Şiddet, tarihten günümüze insanın, özellikle çocukların maruz kaldığı en dramatik, en travmatik olaylardan biri. İnsan bedenine ve ruhuna yapılan şiddet eserin temel noktası. Sanatçı, çocukluğunda yaşadığı travmatik olaylar nedeniyle eserinde bir yüzleşme ile çıkıyor karşımıza. Şiddeti kavram olarak yeniden ele alan Arslan, şiddet nesnelerinin vurma anında çıkarmış olduğu sesi ve yine vurma anında nesnenin uygulamış olduğu basıncı kullanarak yeni bir ifade alanı oluşturup şiddetin meydana getirdiği tahribatı herkesin gözlemlemesini ve deneyimlemesini amaçlıyor. 

Engin Kaya- Sinan Kolip  Enstan-tane / Robot kol, sensör, fotoğraf makinası 

Sanatçıya göre robotlar insanların kullanımına sunulan cihazlar olarak bilinse de günümüzde bu durum yavaş yavaş değişiyor. Robotların öğrenebilmesi ve öğrendikleri üzerinden çıkarımlarda bulunabilmesi zamanla onları kendi kararını verebilen bağımsız varlıklara dönüştürecek. Enstan-tane projesi, temelinde bizlerin sürekli olarak yönlendirdikleri robotlar ile bir robot kolun bağımsız yönlendireceği izleyici arasındaki ironik bağı ele alıyor. Enstan-tane, ultrasonik bir sensörle izleyiciyi algılıyor ve yönlendirmek için el ileri, geri hareketleri yapıyor. 

Ayşe Ateş / Aquaponic Balıklar, bakteriler ve yenilebilir bitki türleri

Alternatif bir sürdürülebilir üretim yöntemi olan akuaponik sistem; su ürünleri yetiştiriciliği ile topraksız tarımın birleştirilmesinden oluşuyor. Bu sistemde bitkiler, balıklar ve yararlı bakteriler simbiyotik bir döngü içinde yaşıyorlar. Bitkilerin gübre ihtiyacı balık havuzundaki suyla karşılanıyor. Balık dışkıları, doğal yolla kolonize olan bakteriler tarafından, bitkilerin özümleyebileceği besin haline geliyor. Bitkilerin emerek filtrelediği su ise balıkların yaşamasına olanak verecek temizlikte yeniden havuza dönüyor. Böylece bir yaşam döngüsü tamamlanıyor. 

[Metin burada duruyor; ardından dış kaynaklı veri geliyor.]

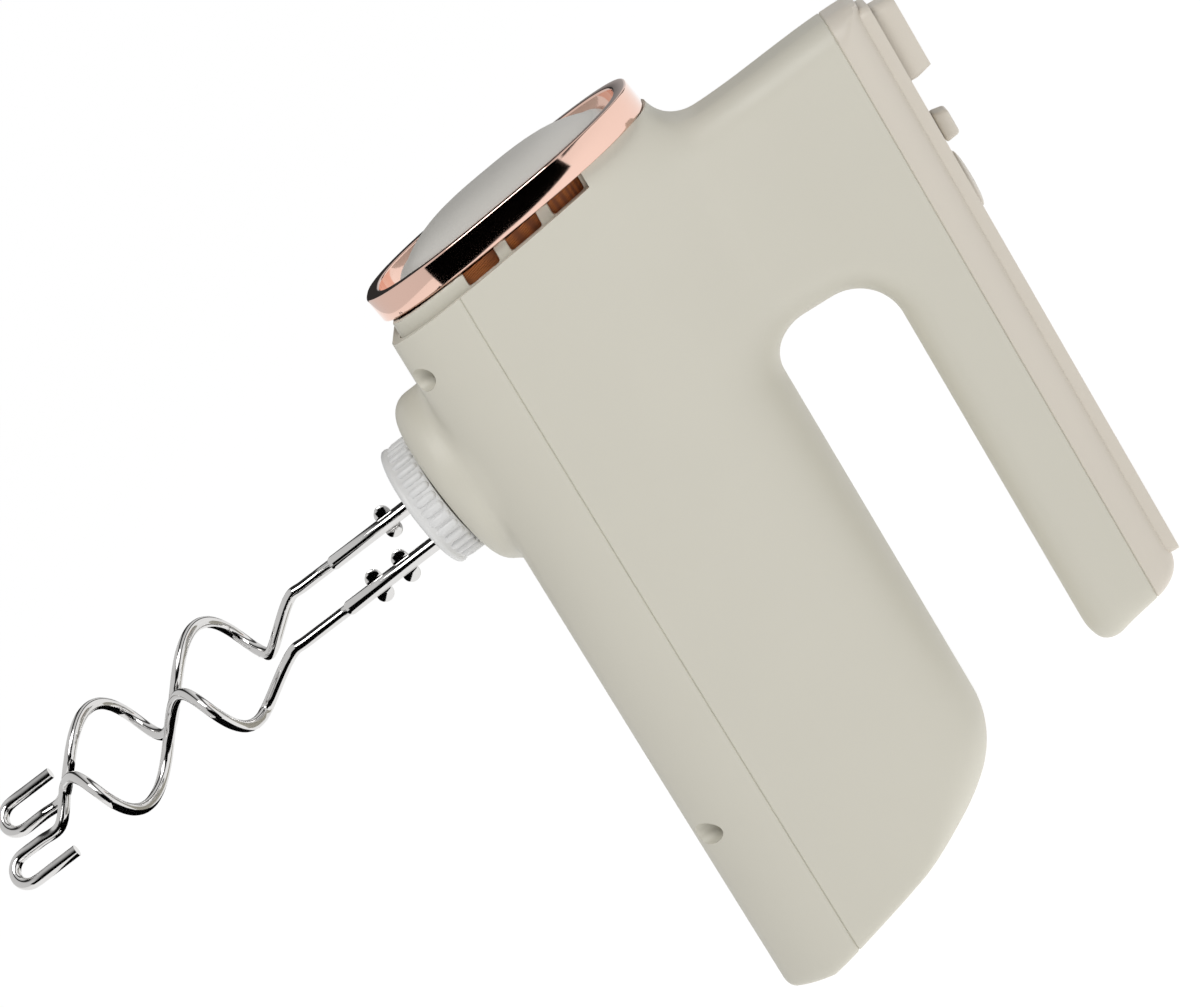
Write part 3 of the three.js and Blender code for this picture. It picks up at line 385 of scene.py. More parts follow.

Mert Bayraktar / Sensory Vortex / Led, Sensör, Saydam Organze Kumaş

Sensory Vortex, insanların fiziksel eylemlerini bir tekstil objesi üzerinden sanal ortamda kodlayarak onları istiflemeyi amaçlıyor. Sensory Vortex’in iç bölmelerinde beyaz led ışıklar yerleştirildi, tül kumaştan tasarlandı. İçine yerleştirilen kinetik sensörler ise bilgisayara bağlı. İzleyici esere yaklaşırken, sensörler harekete geçiyor ve led ışıklar renk değiştiriyor. Ayrıca izleyicinin varlığını algılayıp, onun ‘o an’da ‘orada’ olduğunu gösteren bilgileri topluyor. Sürekli bir birikme halinde olan kodlar bilgisayarda bir akış halinde gözlemlenebilir.